● **BRIEF**
Copy out all of the material exactly as presented.

● **MATERIAL PROVIDED**
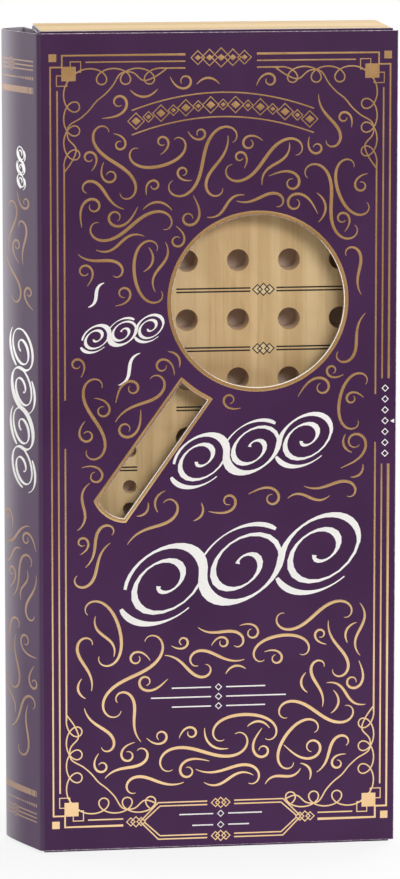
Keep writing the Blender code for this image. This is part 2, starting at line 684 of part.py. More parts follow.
def main():
    clear_scene()
    parts = make_collection("boxed_code_breaking_game")
    cutters = make_collection("cutters", hidden=True)
    purple = make_finish("printed_purple_card", (0.07, 0.02, 0.09), 0.45)
    cream = make_finish("printed_cream_card", (0.82, 0.65, 0.38), 0.6)
    card = make_finish("bare_card", (0.72, 0.66, 0.56), 0.85)
    paper = make_finish("white_paper", (0.85, 0.84, 0.8), 0.8)
    wood = make_finish("pale_wood", (0.6, 0.43, 0.24), 0.6)
    peg_colours = {
        "red": (0.6, 0.03, 0.03), "orange": (0.8, 0.25, 0.02), "yellow": (0.85, 0.6, 0.05),
        "green": (0.04, 0.3, 0.08), "blue": (0.03, 0.1, 0.45), "purple": (0.2, 0.04, 0.35),
        "black": (0.02, 0.02, 0.02), "white": (0.8, 0.8, 0.78),
    }
    peg_finishes = {
        colour: make_finish(f"painted_{colour}", value, 0.4) for colour, value in peg_colours.items()
    }
    build_cover_and_spine(parts, purple)
    build_walls(parts, purple, cream)
    build_end(parts, "top", cream)
    build_end(parts, "bottom", cream)
    build_insert(parts, cutters, card, paper)
    build_board(parts, cutters, wood)
    build_shield(parts, cutters, wood)
    build_pocket_lid(parts, cutters, wood)
    build_pegs(parts, peg_finishes, peg_finishes)


main()
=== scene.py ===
# %% [markdown]
# # A boxed code-breaking game, dressed
# The real object is a wooden peg board in a card carton that is folded and printed like an old book.
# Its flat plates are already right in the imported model, so they stay, and this notebook gives them
# their finishes. What a plate can't have, such as gold foil, rounded folds and smooth turned edges,
# is modelled here and laid on top. Working around fixed plates keeps every window and hinge in place.

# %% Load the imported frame
import random
from functools import partial
from math import asin, atan2, cos, pi, radians, sin, sqrt

import bpy
import numpy as np
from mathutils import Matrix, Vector


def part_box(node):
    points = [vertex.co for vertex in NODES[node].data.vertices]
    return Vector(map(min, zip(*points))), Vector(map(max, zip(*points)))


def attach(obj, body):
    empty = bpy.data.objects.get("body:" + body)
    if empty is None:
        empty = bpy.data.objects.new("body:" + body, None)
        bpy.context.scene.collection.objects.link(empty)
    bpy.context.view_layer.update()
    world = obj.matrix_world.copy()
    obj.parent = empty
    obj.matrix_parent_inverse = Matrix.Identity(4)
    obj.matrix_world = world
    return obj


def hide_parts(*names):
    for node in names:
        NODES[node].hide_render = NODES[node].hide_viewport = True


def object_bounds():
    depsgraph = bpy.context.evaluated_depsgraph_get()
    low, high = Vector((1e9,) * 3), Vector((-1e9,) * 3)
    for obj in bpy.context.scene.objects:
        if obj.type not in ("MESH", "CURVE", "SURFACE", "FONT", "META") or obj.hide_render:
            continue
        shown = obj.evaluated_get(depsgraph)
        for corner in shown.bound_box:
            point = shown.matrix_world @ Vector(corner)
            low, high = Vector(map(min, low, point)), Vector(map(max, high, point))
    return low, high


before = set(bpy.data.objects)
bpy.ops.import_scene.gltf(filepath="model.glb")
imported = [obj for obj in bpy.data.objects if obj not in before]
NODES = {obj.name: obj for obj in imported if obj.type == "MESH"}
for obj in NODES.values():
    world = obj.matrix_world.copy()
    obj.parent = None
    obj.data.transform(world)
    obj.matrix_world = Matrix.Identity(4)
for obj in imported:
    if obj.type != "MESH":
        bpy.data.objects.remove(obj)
CAD_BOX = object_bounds()
MM = 0.001
print(f"{len(NODES)} nodes, box {[round(v, 4) for corner in CAD_BOX for v in corner]}")

# %% [markdown]
# ## Where things are
# Every place on the front is measured in millimetres from the cover's left edge and from its top or
# bottom, as a printer would measure the sheet. The frame gives the cover's corners, so the print
# follows the card.

# %% Name the places on the cover
COVER_LOW, COVER_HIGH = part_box("front_cover")
COVER_WIDTH = (COVER_HIGH.x - COVER_LOW.x) / MM
COVER_HEIGHT = (COVER_HIGH.z - COVER_LOW.z) / MM
LENS_FROM_LEFT, LENS_FROM_TOP, LENS_RADIUS = 82.0, 102.2, 33.1
LENS = (LENS_FROM_LEFT, COVER_HEIGHT - LENS_FROM_TOP)
HANDLE_START, HANDLE_END, HANDLE_END_RADIUS = 42.1, 96.9, 12.4
HANDLE_HALF_WIDTH = 6.15
HANDLE_ANGLE = radians(234.6)
RIM_WIDTH = 1.6
print(f"cover {COVER_WIDTH:.1f} x {COVER_HEIGHT:.1f} mm, lens centre {LENS}")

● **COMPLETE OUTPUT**
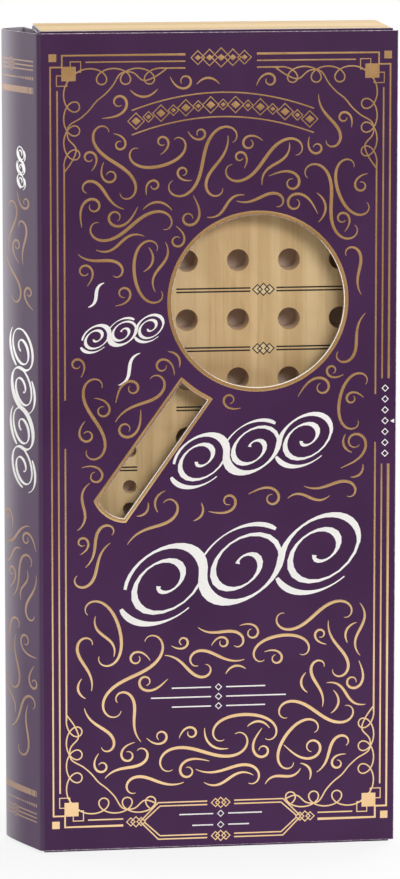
Keep writing the Blender code for this image. This is part 2, starting at line 684 of part.py. More parts follow.
def main():
    clear_scene()
    parts = make_collection("boxed_code_breaking_game")
    cutters = make_collection("cutters", hidden=True)
    purple = make_finish("printed_purple_card", (0.07, 0.02, 0.09), 0.45)
    cream = make_finish("printed_cream_card", (0.82, 0.65, 0.38), 0.6)
    card = make_finish("bare_card", (0.72, 0.66, 0.56), 0.85)
    paper = make_finish("white_paper", (0.85, 0.84, 0.8), 0.8)
    wood = make_finish("pale_wood", (0.6, 0.43, 0.24), 0.6)
    peg_colours = {
        "red": (0.6, 0.03, 0.03), "orange": (0.8, 0.25, 0.02), "yellow": (0.85, 0.6, 0.05),
        "green": (0.04, 0.3, 0.08), "blue": (0.03, 0.1, 0.45), "purple": (0.2, 0.04, 0.35),
        "black": (0.02, 0.02, 0.02), "white": (0.8, 0.8, 0.78),
    }
    peg_finishes = {
        colour: make_finish(f"painted_{colour}", value, 0.4) for colour, value in peg_colours.items()
    }
    build_cover_and_spine(parts, purple)
    build_walls(parts, purple, cream)
    build_end(parts, "top", cream)
    build_end(parts, "bottom", cream)
    build_insert(parts, cutters, card, paper)
    build_board(parts, cutters, wood)
    build_shield(parts, cutters, wood)
    build_pocket_lid(parts, cutters, wood)
    build_pegs(parts, peg_finishes, peg_finishes)


main()
=== scene.py ===
# %% [markdown]
# # A boxed code-breaking game, dressed
# The real object is a wooden peg board in a card carton that is folded and printed like an old book.
# Its flat plates are already right in the imported model, so they stay, and this notebook gives them
# their finishes. What a plate can't have, such as gold foil, rounded folds and smooth turned edges,
# is modelled here and laid on top. Working around fixed plates keeps every window and hinge in place.

# %% Load the imported frame
import random
from functools import partial
from math import asin, atan2, cos, pi, radians, sin, sqrt

import bpy
import numpy as np
from mathutils import Matrix, Vector


def part_box(node):
    points = [vertex.co for vertex in NODES[node].data.vertices]
    return Vector(map(min, zip(*points))), Vector(map(max, zip(*points)))


def attach(obj, body):
    empty = bpy.data.objects.get("body:" + body)
    if empty is None:
        empty = bpy.data.objects.new("body:" + body, None)
        bpy.context.scene.collection.objects.link(empty)
    bpy.context.view_layer.update()
    world = obj.matrix_world.copy()
    obj.parent = empty
    obj.matrix_parent_inverse = Matrix.Identity(4)
    obj.matrix_world = world
    return obj


def hide_parts(*names):
    for node in names:
        NODES[node].hide_render = NODES[node].hide_viewport = True


def object_bounds():
    depsgraph = bpy.context.evaluated_depsgraph_get()
    low, high = Vector((1e9,) * 3), Vector((-1e9,) * 3)
    for obj in bpy.context.scene.objects:
        if obj.type not in ("MESH", "CURVE", "SURFACE", "FONT", "META") or obj.hide_render:
            continue
        shown = obj.evaluated_get(depsgraph)
        for corner in shown.bound_box:
            point = shown.matrix_world @ Vector(corner)
            low, high = Vector(map(min, low, point)), Vector(map(max, high, point))
    return low, high


before = set(bpy.data.objects)
bpy.ops.import_scene.gltf(filepath="model.glb")
imported = [obj for obj in bpy.data.objects if obj not in before]
NODES = {obj.name: obj for obj in imported if obj.type == "MESH"}
for obj in NODES.values():
    world = obj.matrix_world.copy()
    obj.parent = None
    obj.data.transform(world)
    obj.matrix_world = Matrix.Identity(4)
for obj in imported:
    if obj.type != "MESH":
        bpy.data.objects.remove(obj)
CAD_BOX = object_bounds()
MM = 0.001
print(f"{len(NODES)} nodes, box {[round(v, 4) for corner in CAD_BOX for v in corner]}")

# %% [markdown]
# ## Where things are
# Every place on the front is measured in millimetres from the cover's left edge and from its top or
# bottom, as a printer would measure the sheet. The frame gives the cover's corners, so the print
# follows the card.

# %% Name the places on the cover
COVER_LOW, COVER_HIGH = part_box("front_cover")
COVER_WIDTH = (COVER_HIGH.x - COVER_LOW.x) / MM
COVER_HEIGHT = (COVER_HIGH.z - COVER_LOW.z) / MM
LENS_FROM_LEFT, LENS_FROM_TOP, LENS_RADIUS = 82.0, 102.2, 33.1
LENS = (LENS_FROM_LEFT, COVER_HEIGHT - LENS_FROM_TOP)
HANDLE_START, HANDLE_END, HANDLE_END_RADIUS = 42.1, 96.9, 12.4
HANDLE_HALF_WIDTH = 6.15
HANDLE_ANGLE = radians(234.6)
RIM_WIDTH = 1.6
print(f"cover {COVER_WIDTH:.1f} x {COVER_HEIGHT:.1f} mm, lens centre {LENS}")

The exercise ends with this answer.